What the task asks — State the number of lines in the material below that have "from" in them, without any other text.

* BEGIN Information shown *

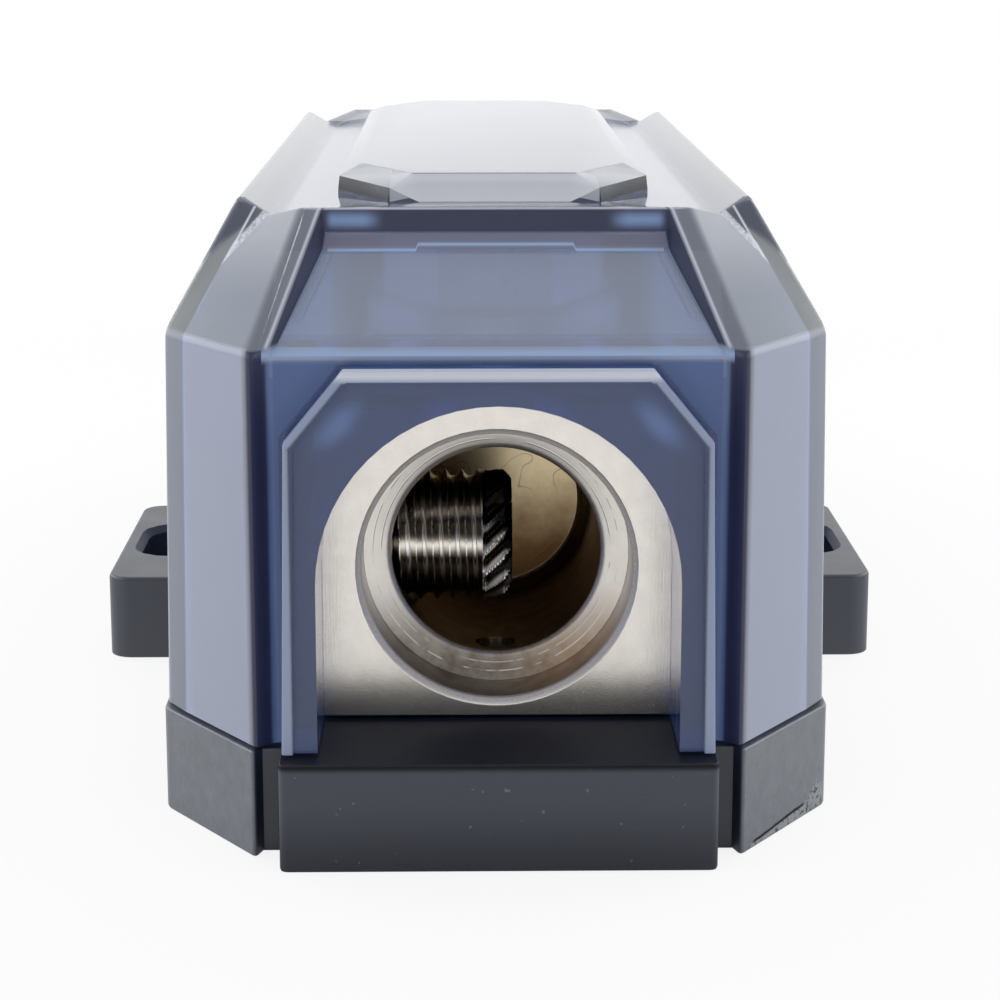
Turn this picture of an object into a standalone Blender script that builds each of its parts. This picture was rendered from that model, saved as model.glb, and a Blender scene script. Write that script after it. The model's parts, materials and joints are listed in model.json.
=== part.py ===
"""ANL fuse holder: black moulded base, smoke-blue cover, two plated terminal blocks and the bolted fuse.

Metres, +Z up, +Y along the length, with the origin under the middle of the base. Both ends are alike:
the rear end is the front one turned half round, so its clamp screw comes from the other side.
"""

from math import cos, hypot, pi, radians, sin, sqrt, tan

import bmesh
import bpy
from mathutils import Matrix

MM = 0.001

# Whole object
BOLT_SETBACK = 25.5 * MM
SEAT_GAP = 0.25 * MM
ROUND_STEPS = 32
NEAR = 0.02 * MM
SHARP_ANGLE = radians(30.0)
CREASE_ANGLE = radians(14.0)

# Base
BASE_HEIGHT = 6.3 * MM
NOSE_HALF = 12.3 * MM
NOSE_LENGTH = 3.6 * MM
WING_INNER_HALF = 13.8 * MM
WING_INNER_SETBACK = 2.4 * MM
GROOVE_WIDTH = 1.1 * MM
BASE_HALF = 19.8 * MM
WING_OUTER_SETBACK = 11.3 * MM
BASE_FLOOR = 2.8 * MM
BASE_WALL = 2.2 * MM
RIB_THICKNESS = 1.6 * MM
POCKET_PITCH = 9.4 * MM
BASE_EDGE_ROUND = 0.45 * MM

# Mounting ears
EAR_HALF = 27.6 * MM
EAR_LENGTH = 24.0 * MM
EAR_DROP = 0.3 * MM
EAR_CORNER_ROUND = 1.6 * MM
EAR_SLOT_WIDTH = 5.2 * MM
EAR_SLOT_LENGTH = 10.0 * MM
EAR_SLOT_EDGE = 1.4 * MM
EAR_SLOT_CHAMFER = 0.5 * MM

# Cover
COVER_WALL = 1.8 * MM
COVER_INSET = 0.2 * MM
COVER_DRAFT = 0.02
HEADROOM = 1.45 * MM
HIP_DROP = 6.6 * MM
SKIN_BAND = 1.25 * MM
SKIN_BAND_RUN = 2.2 * MM
RIDGE_HALF = 15.4 * MM
RIDGE_RISE = 0.4 * MM
RIDGE_SETBACK = 19.4 * MM
RIDGE_STEP = 1.1 * MM
VALLEY_WIDTH = 2.3 * MM
VALLEY_DROP = 1.0 * MM
FRAME_HALF = 11.4 * MM
FRAME_RISE = 0.2 * MM
FRAME_SETBACK = 14.2 * MM
FRAME_BAR = 1.1 * MM
FRAME_BACK_DROP = 0.3 * MM
DECK_HALF = 6.0 * MM
DECK_TAPER = 0.18 * MM
CEILING_HALF = 9.0 * MM
WINDOW_RIM = 0.7 * MM
WINDOW_HEAD_RIM = 1.2 * MM
WINDOW_DRAFT = 0.3
WINDOW_SILL = 0.5 * MM
WINDOW_FOOT_SETBACK = 3.6 * MM
WINDOW_HEAD_DROP = 2.3 * MM
WINDOW_LEDGE = 1.0 * MM
WINDOW_LEDGE_DROP = 1.25 * MM
COVER_EDGE_ROUND = 0.4 * MM

# Raised roof panel
PANEL_HALF = 9.75 * MM
PANEL_FRONT_HALF = 6.4 * MM
PANEL_RAMP_HALF = 4.5 * MM
PANEL_SETBACK = 18.2 * MM
PANEL_SHOULDER_SETBACK = 26.4 * MM
PANEL_RISE = 1.4 * MM
PANEL_EDGE_RISE = 0.85 * MM
PANEL_RAMP = 4.2 * MM
PANEL_BEVEL = 1.4 * MM
PANEL_DRAFT = 0.1 * MM

# Cable hood
HOOD_SETBACK = 1.1 * MM
HOOD_HALF = 12.15 * MM
HOOD_DROP = 7.4 * MM
HOOD_CHAMFER_WIDTH = 3.3 * MM
HOOD_CHAMFER_HEIGHT = 4.0 * MM
HOOD_RIM = 0.55 * MM
HOOD_RIM_DEPTH = 0.35 * MM
ARCH_HALF = 10.15 * MM
ARCH_SPRING_HEIGHT = 16.1 * MM
ARCH_STEPS = 28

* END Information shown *

Result below — 4